If any authority ever felt that the Government, in imposing a borrowing limit, had acted improperly or unjustly, of course it would be fully entitled to seek judicial review. In addition, in the case of the individual limit provided for under Clause 4(2), urgent action could sometimes be needed to prevent imprudent activity. The procedure suggested in the amendment could lead to delays which might have potentially serious consequences for local council taxpayers. I am sure that, given her strong background in local government finance and her desire to see prudence in local practice, the noble Baroness would not want to assist in that process.

I hope that, with those comments and assurances, the noble Baroness will feel able to withdraw her amendment.

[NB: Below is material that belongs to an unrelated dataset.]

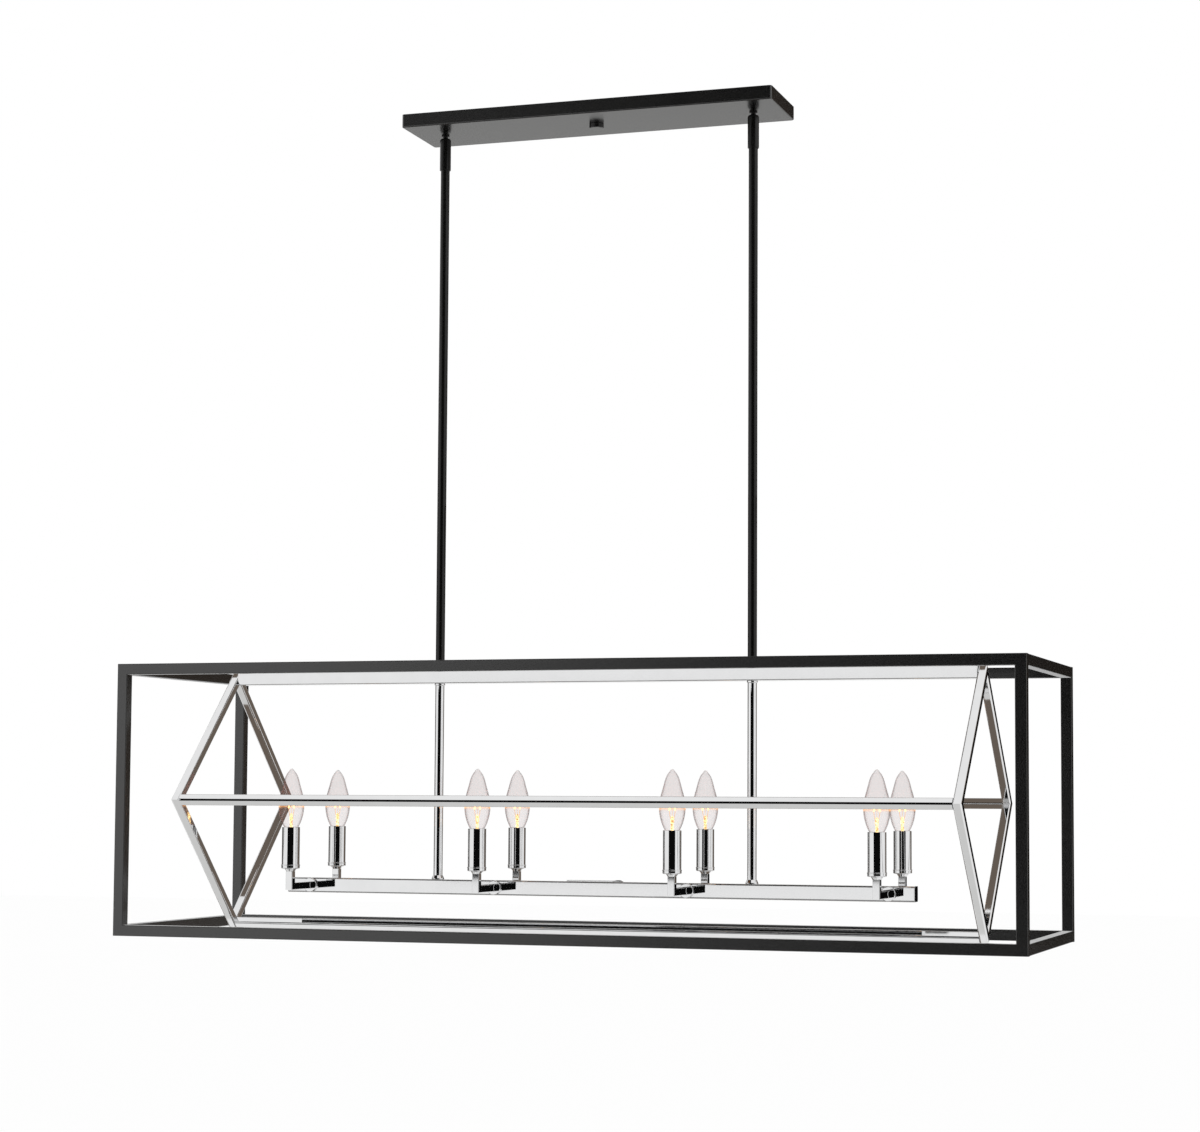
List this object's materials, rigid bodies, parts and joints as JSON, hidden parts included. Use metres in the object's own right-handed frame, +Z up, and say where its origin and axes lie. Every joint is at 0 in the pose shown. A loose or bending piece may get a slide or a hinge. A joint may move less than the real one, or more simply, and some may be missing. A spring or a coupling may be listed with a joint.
{
  "type": "linear island pendant",
  "caption": "Long black box cage hung by two stems from a flat canopy, with a chrome diamond frame inside and candle lights on a low chrome bar.",
  "frame": {"origin": "centre of the canopy's mounting plane, where the light meets the ceiling", "axes": "+Z up into the ceiling, +X along the light, front at -Y"},
  "size_m": [1.27, 0.376, 1.157],
  "materials": {
    "satin_black": "satin black powder coat",
    "chrome": "polished chrome plate",
    "zinc_steel": "zinc plated",
    "brass": "plain brass",
    "bulb_cap_metal": "rolled brass screw cap",
    "clear_glass": "clear",
    "phenolic": "moulded black",
    "glass_sleeving": "woven glass fibre sleeving",
    "lead_insulation": "smooth",
    "wire_nut_plastic": "moulded",
    "bare_copper": "bare copper",
    "green_steel": "green zinc"
  },
  "bodies": {
    "canopy": {"ceiling_bar": "zinc_steel", "canopy_shell": "satin_black", "centre_stud": "zinc_steel", "stud_lock_nut": "zinc_steel", "swivel_studs": "satin_black", "swivel_washers": "zinc_steel", "swivel_nuts": "zinc_steel", "supply_leads": "lead_insulation", "wire_nuts": "wire_nut_plastic", "ground_lead": "bare_copper", "ground_screw": "green_steel"},
    "thumb_nut": {"thumb_nut": "satin_black"},
    "hanger": {"swivel_sleeves": "satin_black", "swivel_set_screws": "satin_black", "upper_stems": "satin_black", "stem_nipples": "zinc_steel", "cross_straps": "satin_black", "cage_long_rails": "satin_black", "cage_posts": "satin_black", "cage_end_rails": "satin_black", "diamond_struts": "chrome", "diamond_rails": "chrome", "top_rail": "chrome", "top_rail_caps": "chrome", "stem_rings": "chrome", "lower_stems": "chrome", "stem_feet": "chrome", "bar_nipples": "zinc_steel", "bar_lock_nuts": "zinc_steel", "light_bar": "chrome", "bar_end_caps": "chrome", "access_plate": "chrome", "plate_screw": "satin_black", "arm_spigots": "chrome", "arm_risers": "chrome", "arm_collars": "chrome", "candle_cups": "chrome", "sleeve_rings": "chrome", "cup_nipples": "zinc_steel", "candle_sleeves": "chrome", "lampholders": "phenolic", "socket_shells": "brass", "socket_contacts": "brass", "wiring_harness": "glass_sleeving"},
    "bulb_1": {"bulb_1_glass": "clear_glass", "bulb_1_base": "bulb_cap_metal"},
    "bulb_2": {"bulb_2_glass": "clear_glass", "bulb_2_base": "bulb_cap_metal"},
    "bulb_3": {"bulb_3_glass": "clear_glass", "bulb_3_base": "bulb_cap_metal"},
    "bulb_4": {"bulb_4_glass": "clear_glass", "bulb_4_base": "bulb_cap_metal"},
    "bulb_5": {"bulb_5_glass": "clear_glass", "bulb_5_base": "bulb_cap_metal"},
    "bulb_6": {"bulb_6_glass": "clear_glass", "bulb_6_base": "bulb_cap_metal"},
    "bulb_7": {"bulb_7_glass": "clear_glass", "bulb_7_base": "bulb_cap_metal"},
    "bulb_8": {"bulb_8_glass": "clear_glass", "bulb_8_base": "bulb_cap_metal"}
  },
  "joints": [
    {"name": "thumb_nut_turn", "type": "hinge", "parent": "canopy", "child": "thumb_nut", "pos_m": [0, 0, -0.0223], "axis": [0, 0, 1], "continuous": true},
    {"name": "hanger_swing", "type": "hinge", "parent": "canopy", "child": "hanger", "pos_m": [0, 0, -0.0297], "axis": [1, 0, 0], "range_deg": [-15, 15]},
    {"name": "bulb_1_lift", "type": "slide", "parent": "hanger", "child": "bulb_1", "axis": [0, 0, 1], "range_m": [0, 0.03]},
    {"name": "bulb_2_lift", "type": "slide", "parent": "hanger", "child": "bulb_2", "axis": [0, 0, 1], "range_m": [0, 0.03]},
    {"name": "bulb_3_lift", "type": "slide", "parent": "hanger", "child": "bulb_3", "axis": [0, 0, 1], "range_m": [0, 0.03]},
    {"name": "bulb_4_lift", "type": "slide", "parent": "hanger", "child": "bulb_4", "axis": [0, 0, 1], "range_m": [0, 0.03]},
    {"name": "bulb_5_lift", "type": "slide", "parent": "hanger", "child": "bulb_5", "axis": [0, 0, 1], "range_m": [0, 0.03]},
    {"name": "bulb_6_lift", "type": "slide", "parent": "hanger", "child": "bulb_6", "axis": [0, 0, 1], "range_m": [0, 0.03]},
    {"name": "bulb_7_lift", "type": "slide", "parent": "hanger", "child": "bulb_7", "axis": [0, 0, 1], "range_m": [0, 0.03]},
    {"name": "bulb_8_lift", "type": "slide", "parent": "hanger", "child": "bulb_8", "axis": [0, 0, 1], "range_m": [0, 0.03]}
  ]
}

Baroness Hanham: I enjoyed the digs. They have been the best part of the Bill so far. To say that something has never been done in Parliament before seems a jolly poor excuse for not doing it now. We are moving into a new regime. The expectation is for permissiveness rather than restriction. If, for some reason, that permissiveness is not to be allowed or agreed to, or there is some major reason why there should be a limit on a particular local authority's borrowing power, it seems not unreasonable that that matter should be brought to Parliament for an explanation. It puts it into its proper perspective and makes it a very unusual event. I do not think that the Minister's response to my amendment is seriously satisfactory enough to enable me to say that I shall not pursue the matter in future. Meanwhile, I beg leave to withdraw the amendment.

Amendment, by leave, withdrawn.

Baroness Hanham moved Amendment No. 26:


    Page 3, line 8, at end insert—


"( ) A limit set under subsection (1) or (2) may not, in respect of any local authority, be set at a level less than the level of that local authority's borrowing on the date that the draft regulation is laid."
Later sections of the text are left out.